WHAT NEEDS TO BE DONE →
Can you return the records below exactly as they stand, but only from the first line through the one with "const INSIDE_ROUND = 4;"?

- - - - -

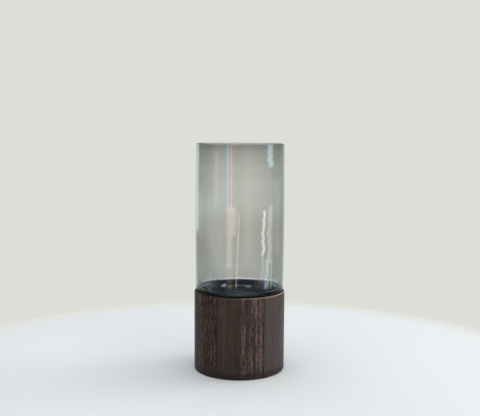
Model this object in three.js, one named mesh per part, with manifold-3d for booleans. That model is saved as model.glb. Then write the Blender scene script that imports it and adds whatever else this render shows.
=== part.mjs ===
// A cylinder vase of smoked glass that stands loose in a turned wooden base.
// Millimetres, +Z up. The origin is on the table, on the one axis that every piece is turned about.

import * as THREE from 'three';
import { mergeVertices } from 'three/addons/utils/BufferGeometryUtils.js';
import Module from 'manifold-3d';

// Wooden base: a block glued up from upright boards and turned to a drum
const BASE_RADIUS = 50;
const BLOCK_HEIGHT = 88;
const TOP_CHAMFER = 2.3;
const BOTTOM_CHAMFER = 1.2;
const BOARD_COUNT = 4;
const BOARD_THICKNESS = 25;
const MIDDLE_JOINT_X = 1.1;
const GLUE_LINE = 0.3;

// Felt disc let into the underside of the base
const FELT_THICKNESS = 2;
const FELT_PROUD = 0.5;
const FELT_WOOD_MARGIN = 8;
const FELT_CLEARANCE = 0.3;

// Black silicone ring that the glass sits on
const RING_THICKNESS = 1.6;
const RING_INSET = 0.2;
const RING_FOOT_GAP = 7;

// Glass vase: a tube with a slight belly, and a floor about as thick as the wall that curves up into it
const GLASS_HEIGHT = 159.9;
const GLASS_INSET = 1;
const BELLY_HEIGHT = 70;
const RIM_TUCK = 0.8;
const HEEL_TUCK = 0.6;
const WALL = 2.5;
const FLOOR = 2.3;
const RIM_ROUND = 0.9;
const HEEL_ROUND = 1;
const INSIDE_ROUND = 4;

// Foot of the glass: a blown step that drops into a socket in the wood and leaves a well inside
const FOOT_RADIUS = 16.3;
const FOOT_DROP = 3;
const FOOT_ROOT_ROUND = 0.7;
const FOOT_EDGE_ROUND = 0.9;
const WELL_LIP_ROUND = 0.5;
const WELL_FLOOR_ROUND = 0.5;

// Socket in the wood
const SOCKET_CLEARANCE = 0.8;
const SOCKET_FLOOR_GAP = 1.5;
const SOCKET_MOUTH_CHAMFER = 0.7;

// Fineness of the mesh
const TURN_STEPS = 72;
const ARC_STEPS = 3;

// Heights that follow from the sizes above
const blockBottomZ = FELT_PROUD;
const blockTopZ = blockBottomZ + BLOCK_HEIGHT;
const glassSeatZ = blockTopZ + RING_THICKNESS;
const glassFloorZ = glassSeatZ + FLOOR;
const glassBellyZ = glassSeatZ + BELLY_HEIGHT;
const glassRimZ = glassSeatZ + GLASS_HEIGHT;
const footBottomZ = glassSeatZ - FOOT_DROP;
const wellFloorZ = footBottomZ + FLOOR;
const socketFloorZ = footBottomZ - SOCKET_FLOOR_GAP;

// Radii that follow from the sizes above
const bellyRadius = BASE_RADIUS - GLASS_INSET;
const rimRadius = bellyRadius - RIM_TUCK;
const heelRadius = bellyRadius - HEEL_TUCK;
const wellRadius = FOOT_RADIUS - WALL;
const socketRadius = FOOT_RADIUS + SOCKET_CLEARANCE;
const ringBoreRadius = FOOT_RADIUS + FOOT_ROOT_ROUND + RING_FOOT_GAP;
const ringOuterRadius = BASE_RADIUS - TOP_CHAMFER - RING_INSET;
const recessRadius = BASE_RADIUS - FELT_WOOD_MARGIN;

const QUARTER = Math.PI / 2;

const wasm = await Module();
wasm.setup();

// Materials
const smokedGlass = new THREE.MeshStandardMaterial({
  color: 0x8f938c,
  roughness: 0.03,
  metalness: 0,
  transparent: true,
  opacity: 0.45,
});
const blackSilicone = new THREE.MeshStandardMaterial({ color: 0x0b0b0c, roughness: 0.6, metalness: 0 });
const darkFelt = new THREE.MeshStandardMaterial({ color: 0x1d1b1a, roughness: 1, metalness: 0 });
const boardColours = [0x43362d, 0x3b312b, 0x4c3f36, 0x4b4340];

// Turns an outline about Z and welds it into one closed skin.
// An outline runs outwards along its underside, up its outside and back in over its top.
function turned(outline) {
  const lathe = new THREE.LatheGeometry(outline, TURN_STEPS);
  lathe.rotateX(QUARTER);
  return welded(lathe);
}

// Merges the vertices that coincide and drops the triangles that collapse on the axis.
function welded(geometry) {
  geometry.deleteAttribute('normal');
  geometry.deleteAttribute('uv');
  const merged = mergeVertices(geometry);
  const corners = merged.index.array;
  const kept = [];
  for (let i = 0; i < corners.length; i += 3) {
    const [a, b, c] = corners.slice(i, i + 3);
    if (a !== b && b !== c && c !== a) kept.push(a, b, c);
  }
  merged.setIndex(kept);
  return merged;
}

function toSolid(geometry) {
  return new wasm.Manifold(new wasm.Mesh({
    numProp: 3,
    vertProperties: new Float32Array(geometry.attributes.position.array),
    triVerts: new Uint32Array(geometry.index.array),
  }));
}

function toGeometry(solid) {
  const mesh = solid.getMesh();
  const geometry = new THREE.BufferGeometry();
  geometry.setAttribute('position', new THREE.BufferAttribute(mesh.vertProperties, mesh.numProp));
  geometry.setIndex(new THREE.BufferAttribute(mesh.triVerts, 1));
  return geometry;
}

// Outline of the glass, from the middle of the foot's underside round to the middle of the well.
// The wall swells from heel to belly and draws in again to the rim, and the inside follows a wall away.
function glassOutline() {
  const heelTopZ = glassSeatZ + HEEL_ROUND;
  const insideHeelZ = glassFloorZ + INSIDE_ROUND;
  const shoulderZ = glassRimZ - RIM_ROUND;
  const insideHeelRadius = heelRadius - WALL;
  const insideRimRadius = rimRadius - WALL;
  const path = new THREE.Path();
  path.moveTo(0, footBottomZ);
  path.lineTo(FOOT_RADIUS - FOOT_EDGE_ROUND, footBottomZ);
  path.absarc(
    FOOT_RADIUS - FOOT_EDGE_ROUND, footBottomZ + FOOT_EDGE_ROUND,
    FOOT_EDGE_ROUND, -QUARTER, 0, false,
  );
  path.absarc(
    FOOT_RADIUS + FOOT_ROOT_ROUND, glassSeatZ - FOOT_ROOT_ROUND,
    FOOT_ROOT_ROUND, 2 * QUARTER, QUARTER, true,
  );
  path.absarc(heelRadius - HEEL_ROUND, heelTopZ, HEEL_ROUND, -QUARTER, 0, false);
  path.splineThru([
    new THREE.Vector2(bellyRadius, glassBellyZ),
    new THREE.Vector2(rimRadius, shoulderZ),
  ]);
  path.absarc(rimRadius - RIM_ROUND, shoulderZ, RIM_ROUND, 0, QUARTER, false);
  path.absarc(insideRimRadius + RIM_ROUND, shoulderZ, RIM_ROUND, QUARTER, 2 * QUARTER, false);
  path.splineThru([
    new THREE.Vector2(bellyRadius - WALL, glassBellyZ),
    new THREE.Vector2(insideHeelRadius, insideHeelZ),
  ]);
  path.absarc(insideHeelRadius - INSIDE_ROUND, insideHeelZ, INSIDE_ROUND, 0, -QUARTER, true);
  path.absarc(
    wellRadius + WELL_LIP_ROUND, glassFloorZ - WELL_LIP_ROUND,
    WELL_LIP_ROUND, QUARTER, 2 * QUARTER, false,
  );
  path.absarc(
    wellRadius - WELL_FLOOR_ROUND, wellFloorZ + WELL_FLOOR_ROUND,
    WELL_FLOOR_ROUND, 0, -QUARTER, true,
  );
  path.lineTo(0, wellFloorZ);
  return path.getPoints(ARC_STEPS);
}

// Outline of the whole turned block: the recess for the felt below, a chamfer at each edge
// and the socket for the foot of the glass above.
function blockOutline() {
  const recessTopZ = blockBottomZ + FELT_THICKNESS - FELT_PROUD;
  return [
    [0, recessTopZ],
    [recessRadius, recessTopZ],
    [recessRadius, blockBottomZ],
    [BASE_RADIUS - BOTTOM_CHAMFER, blockBottomZ],
    [BASE_RADIUS, blockBottomZ + BOTTOM_CHAMFER],
    [BASE_RADIUS, blockTopZ - TOP_CHAMFER],
    [BASE_RADIUS - TOP_CHAMFER, blockTopZ],
    [socketRadius + SOCKET_MOUTH_CHAMFER, blockTopZ],
    [socketRadius, blockTopZ - SOCKET_MOUTH_CHAMFER],
    [socketRadius, socketFloorZ],
    [0, socketFloorZ],
  ].map(([radius, z]) => new THREE.Vector2(radius, z));
}

// Cuts the block into its boards, side by side along X. The outer two take what is left of the drum.
function boardSolids() {
  const block = toSolid(turned(blockOutline()));
  const reach = 2 * (BASE_RADIUS + BLOCK_HEIGHT);
  const boards = [];
  for (let i = 0; i < BOARD_COUNT; i++) {
    const leftJointX = MIDDLE_JOINT_X + (i - BOARD_COUNT / 2) * BOARD_THICKNESS;
    const rightJointX = leftJointX + BOARD_THICKNESS;
    const leftX = i === 0 ? -reach : leftJointX + GLUE_LINE / 2;
    const rightX = i === BOARD_COUNT - 1 ? reach : rightJointX - GLUE_LINE / 2;
    const slab = new THREE.BoxGeometry(rightX - leftX, reach, reach);
    slab.translate((leftX + rightX) / 2, 0, 0);
    boards.push(block.intersect(toSolid(welded(slab))));
  }
  return boards;
}

// Flat ring between the wood and the glass. The foot passes through its bore into the socket.
function ringOutline() {
  return [
    [ringBoreRadius, blockTopZ],
    [ringOuterRadius, blockTopZ],
    [ringOuterRadius, glassSeatZ],
    [ringBoreRadius, glassSeatZ],
    [ringBoreRadius, blockTopZ],
  ].map(([radius, z]) => new THREE.Vector2(radius, z));
}

function feltOutline() {
  const feltRadius = recessRadius - FELT_CLEARANCE;
  return [
    [0, 0],
    [feltRadius, 0],
    [feltRadius, FELT_THICKNESS],
    [0, FELT_THICKNESS],
  ].map(([radius, z]) => new THREE.Vector2(radius, z));
}

const vase = new THREE.Group();

function addPiece(name, geometry, material) {
  const mesh = new THREE.Mesh(geometry, material);
  mesh.name = name;
  vase.add(mesh);
}

boardSolids().forEach((solid, i) => {
  const color = boardColours[i % boardColours.length];
  const wood = new THREE.MeshStandardMaterial({ color, roughness: 0.6, metalness: 0 });
  addPiece(`base_board_${i + 1}`, toGeometry(solid), wood);
});
addPiece('base_felt', turned(feltOutline()), darkFelt);
addPiece('seat_ring', turned(ringOutline()), blackSilicone);
addPiece('glass_vase', turned(glassOutline()), smokedGlass);

export default vase;
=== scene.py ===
# %% [markdown]
# # A smoked glass vase in a turned wooden base
#
# The vase is a blown glass cylinder that stands loose in a drum of dark wood, with a black ring
# between the two. Every piece is round about one upright axis, so nearly everything here is made
# the way a turner works: draw half of the outline, then turn it about the axis.
#
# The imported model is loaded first. It fixes where every piece is and how large it is, and the
# finer meshes made below take its places and sizes.

import math

import bmesh
import bpy
from mathutils import Euler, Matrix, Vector


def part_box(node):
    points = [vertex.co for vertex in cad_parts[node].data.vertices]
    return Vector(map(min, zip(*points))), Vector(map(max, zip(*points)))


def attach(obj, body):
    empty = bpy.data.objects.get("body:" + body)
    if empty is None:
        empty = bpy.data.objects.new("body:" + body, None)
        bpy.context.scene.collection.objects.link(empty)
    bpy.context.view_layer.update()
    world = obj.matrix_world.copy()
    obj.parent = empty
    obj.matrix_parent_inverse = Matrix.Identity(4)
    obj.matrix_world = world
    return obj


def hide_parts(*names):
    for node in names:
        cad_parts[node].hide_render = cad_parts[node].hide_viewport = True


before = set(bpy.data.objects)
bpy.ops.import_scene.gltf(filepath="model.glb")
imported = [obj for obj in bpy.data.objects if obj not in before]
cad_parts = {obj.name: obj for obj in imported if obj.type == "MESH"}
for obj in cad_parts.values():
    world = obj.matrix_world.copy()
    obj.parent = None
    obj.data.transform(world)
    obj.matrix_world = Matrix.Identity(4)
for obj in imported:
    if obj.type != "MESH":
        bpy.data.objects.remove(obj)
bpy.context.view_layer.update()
MM = 0.001

# %% [markdown]
# Sizes that other pieces have to meet are read from the frame. Small sizes that it doesn't state,
# such as the wall of the glass and the rounding of an edge, come later, each with its own piece.

# %% Sizes from the frame
foot_low, glass_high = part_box("glass_vase")
ring_low, ring_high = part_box("seat_ring")
felt_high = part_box("base_felt")[1]
board_names = sorted(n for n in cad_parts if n.startswith("base_board_"))
board_boxes = [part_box(n) for n in board_names]

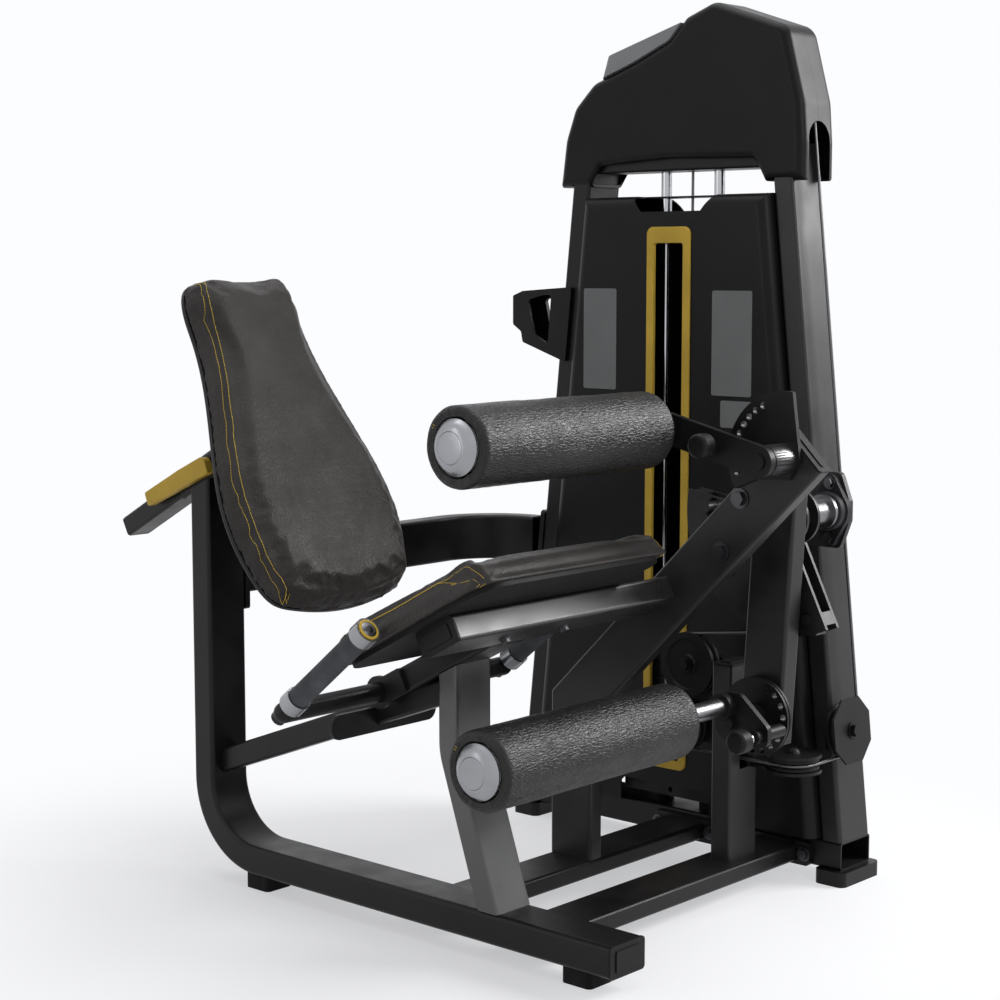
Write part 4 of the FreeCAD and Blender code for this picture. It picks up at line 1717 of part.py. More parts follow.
def frame_bolts():
    """Hexagon heads at the flanges, the beam and the cross beam."""
    bolts = []
    flange_x = UPRIGHT_NEAR_X - RAIL_FLANGE_THICKNESS - SEAT_GAP
    for y in (FRONT_RAIL_Y, REAR_RAIL_Y):
        for side in (-1, 1):
            offset = side * (RAIL_WIDTH / 2 + 13.5)
            bolts.append(hex_bolt((flange_x, y + offset, RAIL_Z), (-1, 0, 0)))
    near = BEAM_POST_X - BEAM_POST_WIDTH / 2 - SEAT_GAP
    for y, z in ((-11, 696), (24, 610)):
        bolts.append(hex_bolt((near, y, z), (-1, 0, 0), 12, 8))
    plate_x = MAIN_TUBE_WIDTH / 2 + CROSS_PLATE_THICKNESS + SEAT_GAP
    for side in (-1, 1):
        z = CROSS_BEAM_Z + side * (CROSS_BEAM_HEIGHT / 2 + 14)
        bolts.append(hex_bolt((plate_x, COLUMN_Y, z), (1, 0, 0)))
    for side in (-1, 1):
        z = KNEE_Z + side * FLANGE_BOLT_REACH
        bolts.append(hex_bolt((FLANGE_X - SEAT_GAP, KNEE_Y, z), (-1, 0, 0), 8, 6))
    for side in (-1, 1):
        place = on_seat(side * 67 + 20, 0, -CROSSBAR_THICKNESS / 2 - SEAT_GAP)
        bolts.append(hex_bolt(tuple(place), tuple(SEAT_UPWARD * -1), 7, 5))
    return Part.makeCompound(bolts)


# ---------------------------------------------------------------- all pieces
def build():
    piece("main_frame_tube", main_frame_tube())
    piece("rubber_feet", rubber_feet())
    piece("front_post", front_post())
    piece("seat_strut", seat_strut())
    piece("seat_crossbar", seat_crossbar())
    piece("seat_rail", seat_rail())
    piece("base_rails", base_rails())
    piece("beam_post", beam_post())
    piece("short_post", short_post())
    piece("cross_beam", cross_beam())
    piece("upright_front", fuse([upright_front(), bearing_plate()]))
    piece("upright_rear", mirror_y(upright_front()))
    piece("tower_base", tower_base())
    piece("tower_head", tower_head())
    piece("guide_rods", Part.makeCompound(guide_rods() + bumpers()))
    piece("resting_plates", resting_plates())
    piece("lifted_stack", Part.makeCompound(lifted_plates() + [lift_stem()]))
    piece("selector_pin", selector_pin())
    piece("shroud_near", shroud_near())
    piece("shroud_far", mirror_x(shroud()))
    piece("slot_frame", slot_frame())
    piece("cowl_near", cowl_near())
    piece("cowl_far", mirror_x(cowl_near()))
    piece("cowl_tray", cowl_tray())
    piece("bottle_holder", bottle_holder())
    piece("flange_bearing", flange_bearing())
    piece("knee_shaft", knee_shaft())
    piece("swing_arm", Part.makeCompound([swing_arm()] + arm_caps()))
    piece("cam", fuse([cam(), cam_anchor()]))
    piece("index_disc", index_disc())
    piece("crank_plate", crank_plate())
    piece("ankle_pull_pin", ankle_pull_pin())
    piece("ankle_shaft", roller_shaft(ANKLE_Y, ANKLE_Z, ANKLE_ROLLER_FAR_X, CRANK_FAR_X))
    piece("ankle_roller", roller_pad(ANKLE_Y, ANKLE_Z, ANKLE_ROLLER_FAR_X))
    piece("sector_plate", sector_plate())
    piece("thigh_arm", thigh_arm())
    piece("thigh_pull_pin", thigh_pull_pin())
    piece("thigh_shaft", roller_shaft(THIGH_Y, THIGH_Z, THIGH_ROLLER_FAR_X, THIGH_ARM_FAR_X))
    piece("thigh_roller", roller_pad(THIGH_Y, THIGH_Z, THIGH_ROLLER_FAR_X))
    piece("seat_board", seat_board())
    piece("seat_pad", seat_pad())
    piece("handle_frame", Part.makeCompound([handle_frame()] + grip_collars()))
    piece("grips", grips())
    piece("back_pad", back_pad())
    piece("back_shell", back_shell())
    piece("slide_tube", fuse([slide_tube(), slide_cap()]))
    piece("slide_sleeve", slide_sleeve())
    piece("release_lever", release_lever())
    all_pulleys()
    piece("pulley_brackets", Part.makeCompound(pulley_brackets() + [front_pulley_bracket()]))
    piece("stack_cable", stack_cable())
    piece("drive_cable", drive_cable())
    piece("cam_cable", cam_cable())
    piece("frame_caps", frame_caps())
    piece("frame_bolts", frame_bolts())


def export():
    os.makedirs("parts", exist_ok=True)
    low = [1e9, 1e9]
    high = [-1e9, -1e9]
    for shape in NODES.values():
        room = shape.optimalBoundingBox(False, False)
        low = [min(low[0], room.XMin), min(low[1], room.YMin)]
        high = [max(high[0], room.XMax), max(high[1], room.YMax)]
    shift = Vector(-(low[0] + high[0]) / 2, -(low[1] + high[1]) / 2, 0)
    print("origin shift", round(shift.x, 3), round(shift.y, 3))
    for name, shape in NODES.items():
        shape = shape.copy()
        shape.translate(shift)
        shape.exportStep("parts/" + name + ".step")
    print(len(NODES), "nodes")


build()
export()
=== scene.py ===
"""Looks of the leg extension machine: materials, sewn pads, rollers, light and camera."""
import math

import bpy
from mathutils import Matrix, Vector, noise
from mathutils.bvhtree import BVHTree


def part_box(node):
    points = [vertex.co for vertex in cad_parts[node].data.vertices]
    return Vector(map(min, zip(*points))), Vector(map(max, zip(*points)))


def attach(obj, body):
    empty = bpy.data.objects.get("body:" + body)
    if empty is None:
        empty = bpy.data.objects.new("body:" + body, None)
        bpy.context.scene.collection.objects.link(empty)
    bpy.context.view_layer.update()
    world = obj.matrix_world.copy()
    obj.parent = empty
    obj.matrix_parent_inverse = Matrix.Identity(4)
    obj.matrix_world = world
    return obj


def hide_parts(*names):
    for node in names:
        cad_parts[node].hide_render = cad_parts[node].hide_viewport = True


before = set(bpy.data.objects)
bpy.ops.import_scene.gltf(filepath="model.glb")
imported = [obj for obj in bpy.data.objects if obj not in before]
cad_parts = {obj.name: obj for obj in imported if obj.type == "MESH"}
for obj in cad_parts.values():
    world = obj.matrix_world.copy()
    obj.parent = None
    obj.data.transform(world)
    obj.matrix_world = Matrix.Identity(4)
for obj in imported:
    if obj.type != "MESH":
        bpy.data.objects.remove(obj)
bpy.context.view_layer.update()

# ---------------------------------------------------------------- reference places
TILT = math.radians(28.0)          # of the seat; the back rest stands square to it
SEAT_BACKWARD = Vector((0, math.cos(TILT), -math.sin(TILT)))
SEAT_UPWARD = Vector((0, math.sin(TILT), math.cos(TILT)))


def centre_of(node):
    low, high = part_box(node)
    return (low + high) / 2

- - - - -

RESPONSE TO THIS EXERCISE →
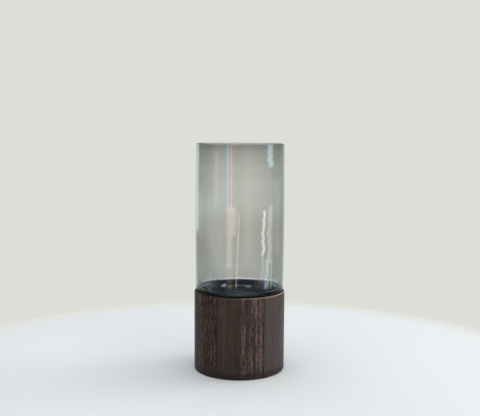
Model this object in three.js, one named mesh per part, with manifold-3d for booleans. That model is saved as model.glb. Then write the Blender scene script that imports it and adds whatever else this render shows.
=== part.mjs ===
// A cylinder vase of smoked glass that stands loose in a turned wooden base.
// Millimetres, +Z up. The origin is on the table, on the one axis that every piece is turned about.

import * as THREE from 'three';
import { mergeVertices } from 'three/addons/utils/BufferGeometryUtils.js';
import Module from 'manifold-3d';

// Wooden base: a block glued up from upright boards and turned to a drum
const BASE_RADIUS = 50;
const BLOCK_HEIGHT = 88;
const TOP_CHAMFER = 2.3;
const BOTTOM_CHAMFER = 1.2;
const BOARD_COUNT = 4;
const BOARD_THICKNESS = 25;
const MIDDLE_JOINT_X = 1.1;
const GLUE_LINE = 0.3;

// Felt disc let into the underside of the base
const FELT_THICKNESS = 2;
const FELT_PROUD = 0.5;
const FELT_WOOD_MARGIN = 8;
const FELT_CLEARANCE = 0.3;

// Black silicone ring that the glass sits on
const RING_THICKNESS = 1.6;
const RING_INSET = 0.2;
const RING_FOOT_GAP = 7;

// Glass vase: a tube with a slight belly, and a floor about as thick as the wall that curves up into it
const GLASS_HEIGHT = 159.9;
const GLASS_INSET = 1;
const BELLY_HEIGHT = 70;
const RIM_TUCK = 0.8;
const HEEL_TUCK = 0.6;
const WALL = 2.5;
const FLOOR = 2.3;
const RIM_ROUND = 0.9;
const HEEL_ROUND = 1;
const INSIDE_ROUND = 4;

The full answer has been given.